Durante años, estas últimas habían combinado el floreciente comercio internacional de coca con el comercio de madera valiosa. Los árboles habían caído, uno tras otro: todas las noches, entre 100 y 200 camiones salían del valle cargados de troncos. Junto con la tierra, el avance del crimen organizado. Asesinatos, reclutamiento forzado y extorsión estaban a la orden del día. Lupita también estuvo allí el día en que los nativos de Cherán pronunciaron su irrevocable “Ya Basta”. Y se rebelaron contra los narcos.

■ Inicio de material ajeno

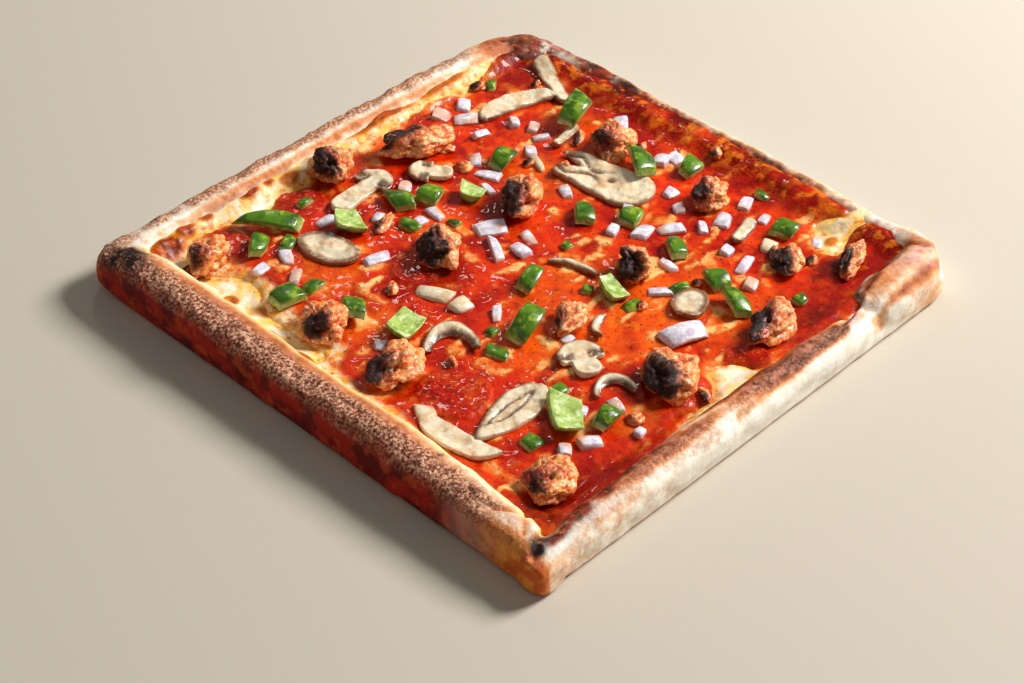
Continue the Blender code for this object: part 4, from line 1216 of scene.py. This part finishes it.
def torn_lump(length, width, height, seed, burning, fineness=LUMP_FINENESS):
    """A lump with its burnt side and its bare meat marked: the burnt side is partly painted shade away from
    the light, and the bare meat is painted light on the side towards it.
    """
    work = bmesh.new()
    marks = {name: work.verts.layers.float.new(name) for name in ("burnt", "flesh", "knob")}
    bmesh.ops.create_icosphere(work, subdivisions=fineness, radius=1)
    scale = min(1.0, height / 13)
    for vertex in work.verts:
        outward = vertex.co.normalized()
        lump = 1 + 0.42 * unevenness(outward, 0.72, seed * 3.1)
        point = Vector((outward.x * length / 2, outward.y * width / 2, height * 0.55 * outward.z)) * lump
        large = knobs(outward, KNOB_SIZE, seed)
        small = knobs(outward, SMALL_KNOB_SIZE, seed + 20)
        rough = KNOB_HEIGHT * (large - 0.75) + SMALL_KNOB_HEIGHT * (small - 0.75)
        point += outward * rough * scale
        point.z = max(point.z + height * 0.4, 0)
        ragged = 0.34 * unevenness(point, 6, seed + 3) + 0.2 * unevenness(point, 2.2, seed + 5)
        # Burnt black on the upper side away from the light, partly painted shade; bare pinkish meat on the
        # side towards the light, painted light.
        side = outward.dot(BURNT_AND_SHADED_SIDE)
        vertex[marks["burnt"]] = float(eased(side + ragged + 0.7 * burning, 0.95, 1.3))
        vertex[marks["flesh"]] = float(eased(0.98 - 0.75 * side + ragged * 1.3))
        vertex[marks["knob"]] = float(0.5 * large + 0.5 * small)
        vertex.co = point
    return work


def lower_onto(work, x, y, node, sink):
    """Moves a piece to its place, with its lowest point a little below its node's."""
    lowest = min(v.co.z for v in work.verts)
    move(work, x, y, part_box(node)[0].z / MM - lowest - sink)


def browned_sausage():
    material, tree, shader = new_finish("browned_sausage", 0.36, coat_roughness=0.08, specular=0.3)
    burnt, flesh, knob = masks_of(tree, "burnt", "flesh", "knob")
    crust = lay_colours(tree, (176, 36, 6), ("dark crust", (108, 8, 2), None, (4, 0.4, 0.6), 1))
    meat = lay_colours(tree, (255, 174, 92), ("red meat", (234, 98, 26), None, (3, 0.42, 0.6, 0.4), 1))
    # Black char, partly painted shade on the side away from the light.
    black = both(tree, burnt, mottled(tree, 2.6, 0.22, 0.46))
    colour = lay_colours(
        tree,
        crust,
        # Lighter meat on the side towards the light: painted light.
        ("meat", meat, flesh, None, 1),
        # Pale fat speckles, partly painted highlights on the lit side.
        ("fat and painted highlights", (255, 222, 190), more(tree, flesh, 0.25), (1.5, 0.56, 0.64, 0.8, 2), 0.8),
        # Darker in the creases between the knobs: painted shade.
        ("crease", (138, 16, 2), remap(tree, knob, 0.7, 0.4), None, 0.6),
        ("black", (22, 6, 6), black, None, 0.97),
    )
    tree.links.new(remap(tree, burnt, to_low=0.3, to_high=0.6), shader.inputs["Roughness"])
    tree.links.new(remap(tree, black, to_low=0.2, to_high=0.02), shader.inputs["Coat Weight"])
    dress(tree, shader, sauced(tree, colour, 0.7), 1.5, 0.5, 0.9)
    return material


SAUSAGE_FINISH = browned_sausage()
for number, (x, y, length, width, height, turn, burning) in enumerate(SAUSAGES, 1):
    name, node = f"sausage_lump_{number:02d}", f"sausage_{number:02d}"
    lump = turned(torn_lump(length, width, height, number, burning), turn)
    lower_onto(lump, x, y, node, SAUSAGE_SINK)
    finish_topping(name, lump, SAUSAGE_WET_REACH, SAUSAGE_FINISH, "sausage", node)

# Crumbs that broke off the lumps are made like them, with fewer faces, and joined as one piece.
# Each: x, y, length, width, turn in degrees, and how burnt it is.
SAUSAGE_CRUMBS = [
    (-29, 70, 17, 8, 20, 0.6), (91, 123, 9, 7, 0, 0.9), (130, -9, 9, 6, 40, 0.5), (93, 52, 13, 5, 30, 1),
    (60, 55, 9, 5, -20, 1), (114, 102, 6, 5, 0, 1), (44, -69, 5, 5, 0, 1), (-118, 112, 6, 5, 0, 0.9),
    (-92, -1, 8, 6, 10, 0.4), (-16, -124, 11, 6, 60, 0.7), (38, 94, 9, 6, -30, 0.3), (33, 76, 9, 8, 0, 0.1),
    (-50, -113, 9, 8, 20, 0), (97, -97, 8, 6, 0, 1), (88, -80, 12, 4, 20, 1), (70, 40, 7, 5, 60, 0.3),
    (-80, -28, 8, 5, 60, 0.2), (12, -62, 7, 5, 0, 0.3), (-62, 30, 8, 6, 40, 0.2), (110, 24, 8, 5, 10, 0.6),
]
CRUMB_HEIGHT = 4.2
CRUMB_SINK = 0.8
CRUMB_FINENESS = 3
CRUMB_WET_REACH = 1.5
crumbs = bmesh.new()
for index, (x, y, length, width, turn, burning) in enumerate(SAUSAGE_CRUMBS):
    crumb = turned(torn_lump(length, width, CRUMB_HEIGHT, index + 60, burning, CRUMB_FINENESS), turn)
    move(crumb, x, y, sauce_level(x, y) - CRUMB_SINK)
    gather(crumbs, crumb)
finish_topping("sausage_crumbs", crumbs, CRUMB_WET_REACH, SAUSAGE_FINISH, "sausage", "sauce")

# Green pepper is diced with its skin on. Each piece is a thick curved bit of wall: the outside is
# dark, waxy green, and the cut sides and the inside are pale and wet.
PEPPER_THICKNESS = 4.2
PEPPER_SINK = 0.7
PEPPER_CUTS = 5
PEPPER_ROUND = 0.13
PEPPER_UNEVEN = 0.14
PEPPER_BIT_HEIGHT = 3.8
PEPPER_BIT_SINK = 0.8
PEPPER_BIT_BEND = 0.08
PEPPER_BIT_ROUND = 0.2
# Each piece: x, y, length, width, turn and tilt in degrees.
PEPPERS = [
    (-70, 108, 29, 10, -50, 8), (-86, 97, 14, 12, 40, 20), (-44, 79, 14, 12, 60, 15),
    (-11, 78, 13, 11, 60, 0), (3, 68, 13, 11, 20, 10), (17, 56, 13, 11, -60, 0),
    (50, 66, 16, 10, 10, 8), (104, 64, 20, 12, 25, 12), (96, 12, 19, 11, 62, 18),
    (45, 5, 14, 12, 45, 12), (60, -13, 14, 11, 20, 0), (113, -7, 15, 10, 5, 14),
    (-81, 4, 19, 13, 8, 12), (-86, 30, 15, 9, 62, 15), (-103, 61, 15, 10, -10, 0),
    (-39, -37, 22, 11, 12, 16), (-13, -13, 16, 11, 20, 8), (9, -46, 14, 11, 75, 12),
    (57, -45, 16, 11, 60, 10), (52, -77, 13, 10, 70, 0), (44, -94, 17, 10, 65, 14),
    (-73, -91, 22, 12, 45, 12), (-61, -105, 15, 12, 20, 16), (106, -75, 12, 11, 10, 8),
]
# Smaller bits: x, y, length, width, turn in degrees.
PEPPER_BITS = [
    (-73, 91, 12, 7, 30), (-21, 60, 7, 12, 10), (97, 119, 9, 6, 40), (-87, 58, 12, 7, 10),
    (-60, -37, 8, 11, 20), (10, -60, 13, 7, -15), (35, -66, 12, 6, -25), (-93, -90, 10, 9, 0),
    (-60, -76, 9, 7, 10), (69, -112, 7, 6, 0), (-46, 109, 9, 5, 5), (-51, -25, 7, 6, 10),
    (22, -5, 6, 5, 0), (-4, 46, 5, 7, 0), (3, -36, 6, 5, 30), (121, -46, 5, 7, 0),
]
# Pieces that landed skin down, so that their pale inside shows.
SKIN_DOWN = (3, 6, 13, 18, 22)


def green_pepper():
    material, tree, shader = new_finish("green_pepper", 0.28, coat=0.2, coat_roughness=0.06, specular=0.4)
    cut_face = lay_colours(
        tree,
        (166, 190, 92),
        ("pale flesh", (206, 222, 164), None, (2.8, 0.44, 0.62), 1),
        ("green flesh", (112, 146, 28), None, (5, 0.48, 0.64, 0.6), 0.8),
    )
    waxy = lay_colours(
        tree,
        (82, 126, 14),
        ("dark skin", (44, 84, 8), None, (7, 0.4, 0.62, 0.2), 1),
        ("light skin", (150, 174, 44), None, (4.5, 0.52, 0.68, 0.9), 0.8),
    )
    colour = lay_colours(tree, cut_face, ("skin", waxy, masks_of(tree, "skin")[0], None, 1))
    dress(tree, shader, sauced(tree, colour, 0.6), 2.8, 0.9, 0.3)
    return material


PEPPER_FINISH = green_pepper()
for number, (x, y, length, width, turn, tilt) in enumerate(PEPPERS, 1):
    name, node = f"pepper_piece_{number:02d}", f"pepper_{number:02d}"
    draw = random.Random(number + 70)
    bend = draw.uniform(0.05, 0.16)
    chip = cut_chip(length, width, PEPPER_THICKNESS, bend, number, PEPPER_CUTS, PEPPER_ROUND, PEPPER_UNEVEN)
    turned(chip, 0, 0, 180 if number in SKIN_DOWN else 0)
    turned(chip, turn, tilt, draw.uniform(-14, 14))
    lower_onto(chip, x, y, node, PEPPER_SINK)
    finish_topping(name, chip, WET_REACH, PEPPER_FINISH, "pepper", node)
scatter(
    "pepper_bits", PEPPER_BITS, PEPPER_BIT_HEIGHT, PEPPER_BIT_SINK, PEPPER_BIT_BEND, PEPPER_BIT_ROUND,
    PEPPER_FINISH, "pepper",
)

# One large petal of onion lies on top, near the front right, clear and shiny. It is bent like the
# other chips, and has the finish of the diced onion.
PETAL_X, PETAL_Y = 10, -91
PETAL_LENGTH, PETAL_WIDTH, PETAL_HEIGHT = 22, 11, 2.6
PETAL_TURN, PETAL_TILT = -20, 6
PETAL_BEND = 0.08
PETAL_SEED = 77
PETAL_CUTS = 7
PETAL_SINK = 0.5
petal = cut_chip(PETAL_LENGTH, PETAL_WIDTH, PETAL_HEIGHT, PETAL_BEND, PETAL_SEED, PETAL_CUTS)
turned(petal, PETAL_TURN, PETAL_TILT)
lower_onto(petal, PETAL_X, PETAL_Y, "onion_petal", PETAL_SINK)
finish_topping("onion_petal_piece", petal, WET_REACH, ONION_FINISH, "onion", "onion_petal")

# The studio: a plain pale floor, one large soft light from the right, a weak fill from the front
# left, a small light from behind that makes the wet parts glint, and a camera that looks down at
# the near corner.
FLOOR_REACH = 6.0
FLOOR_COLOUR = (196, 188, 174)
ROOM_LIGHT = (1.0, 0.97, 0.93, 1.0)
ROOM_STRENGTH = 0.17
LENS_PIXELS = 2269.9
FRAME_PIXELS = 1024
SENSOR_MM = 36.0
CAMERA_TURN = math.radians(-47.14)
CAMERA_RISE = math.radians(39.72)
CAMERA_ROLL = math.radians(1.42)
CAMERA_DISTANCE = 1.0693
CAMERA_AIM = Vector((-0.0361, -0.0242, 0.0))

floor_work = bmesh.new()
bmesh.ops.create_grid(floor_work, x_segments=1, y_segments=1, size=FLOOR_REACH / MM)
studio_floor = as_object("studio_floor", floor_work)
floor_finish, _, floor_shader = new_finish("studio_floor", 0.8, specular=0.2)
floor_shader.inputs["Base Color"].default_value = paint(*FLOOR_COLOUR)
studio_floor.data.materials.append(floor_finish)

camera_back = Vector(
    (
        math.sin(CAMERA_TURN) * math.cos(CAMERA_RISE),
        -math.cos(CAMERA_TURN) * math.cos(CAMERA_RISE),
        math.sin(CAMERA_RISE),
    )
)
camera_right = Vector((math.cos(CAMERA_TURN), math.sin(CAMERA_TURN), 0))
camera_up = camera_back.cross(camera_right)
rolled_right = camera_right * math.cos(CAMERA_ROLL) + camera_up * math.sin(CAMERA_ROLL)
rolled_up = camera_up * math.cos(CAMERA_ROLL) - camera_right * math.sin(CAMERA_ROLL)
camera_data = bpy.data.cameras.new("camera")
camera_data.sensor_width = SENSOR_MM
camera_data.lens = SENSOR_MM * LENS_PIXELS / FRAME_PIXELS
camera_data.clip_start = 0.01
camera = bpy.data.objects.new("camera", camera_data)
camera.matrix_world = Matrix.Translation(CAMERA_AIM + camera_back * CAMERA_DISTANCE) @ Matrix(
    (rolled_right, rolled_up, camera_back)
).transposed().to_4x4()
bpy.context.scene.collection.objects.link(camera)
bpy.context.scene.camera = camera


def soft_light(name, size, power, colour, place):
    """A square light at a place, facing the pizza."""
    lamp = bpy.data.lights.new(name, "AREA")
    lamp.shape = "SQUARE"
    lamp.size = size
    lamp.energy = power
    lamp.color = colour
    made = bpy.data.objects.new(name, lamp)
    made.location = place
    made.rotation_euler = Vector(place).to_track_quat("Z", "Y").to_euler()
    bpy.context.scene.collection.objects.link(made)


soft_light("window", 0.66, 70.0, (1.0, 0.975, 0.94), (1.5, -0.56, 1.28))
soft_light("fill", 1.6, 2.6, (1.0, 0.88, 0.78), (-1.2, -0.6, 1.1))
soft_light("glint", 0.12, 1.3, (1.0, 0.97, 0.92), (0.75, 0.9, 1.05))
world = bpy.data.worlds.new("studio")
world.use_nodes = True
room = world.node_tree.nodes["Background"]
room.inputs["Color"].default_value = ROOM_LIGHT
room.inputs["Strength"].default_value = ROOM_STRENGTH
bpy.context.scene.world = world
bpy.context.scene.view_settings.view_transform = "Standard"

Dada la inercia o la connivencia de las autoridades, las cincuenta comunidades nativas se autoorganizaron y recuperaron los bosques ancestrales, transformados en desechos desolados por los cortadores ilegales. Las extensiones áridas comenzaron a cubrirse de pinos gracias al sistema local de gestión y vigilancia inventado por los Cherán. Junto con los otros “guardias indígenas”, Lupita vigilaba los árboles. Lo hizo hasta el 16 de enero de 2018, cuando fue secuestrada, golpeada y estrangulada en las afueras de Chilcota. Antes que ella, les había tocado a otros 18 nativos.
Guardianes de la naturaleza
“Aquí es muy fácil que te maten. Si seguimos adelante, es gracias a la fuerza que proviene de nuestros antepasados, el legado de miles y miles de años de resistencia, de la que estamos orgullosos”, dijo Berta Cáceres, activista Lenca, un pueblo de unas 400 mil personas en el oeste de Honduras. Los lencas se consideran los “guardianes” de la naturaleza. El agua –explicaba Berta–, contiene la esencia de la feminidad. Las mujeres de la etnia están encargadas de protegerla.
Durante más de un año, Berta durmió acampada a orillas del Gualcarque, al frente del grupo que bloqueaba el acceso al río. La determinación de los nativos empujó a los financiadores extranjeros del proyecto a rendirse. Y Berta recibió, en 2015, el Premio Goldman por el medio ambiente. Pero ni siquiera la fama internacional logró salvarla. El 2 de marzo de 2016, fue acribillada con balas en su cama de La Esperanza. Cuatro meses después, el 6 de julio de 2016, fue el turno de su amiga y compañera de estudios Lesbia Urquía.
También Dilma Ferreira da Silva combate contra los diques. La invasión de Tucuru, en la Amazonia brasileña, la había obligado a dejar su tierra, junto a 30.000 familias del Pará y a transformarse, aun siendo niña, en refugiada en su propio país. Dilma había experimentado el calvario de quien está eternamente “de más” porque ha perdido su lugar en el mundo. Pero en ella el dolor se había convertido en energía para reivindicar tutelas para todos los desplazados por los diques. El 22 de marzo de 2019, una puñalada, infligida después de horas de tortura, arrestó su corazón, el del marido, Claudionor, y del amigo, Hilton. Tenía 47 años y fue la primera activista asesinada en Amazonia en el año del Sínodo.
“Si sufres el calor planta un árbol, si amas la vida planta muchos árboles”, solía repetir Diana Isabel Hernández Juárez. No era una forma de hablar. Con una gorra de baloncesto y las manos con guantes de trabajo, sonríe rodeada de niños y adolescentes, alumnos o fieles de la parroquia de Nuestra Señora de Guadalupe, donde era responsable de la Pastoral para la custodia de Creado. “Dios nos habla en las Escrituras y en la naturaleza’’, dijo a los niños que formaron la ‘brigada de reforestación’ que creó. Debía hablar de la Palabra y su encarnación en la Creación el domingo 7 de septiembre del año pasado, que la diócesis había dedicado a la Biblia. No pudo hacerlo. Durante la procesión de la vigilia, un aluvión de ametralladoras apagó su voz.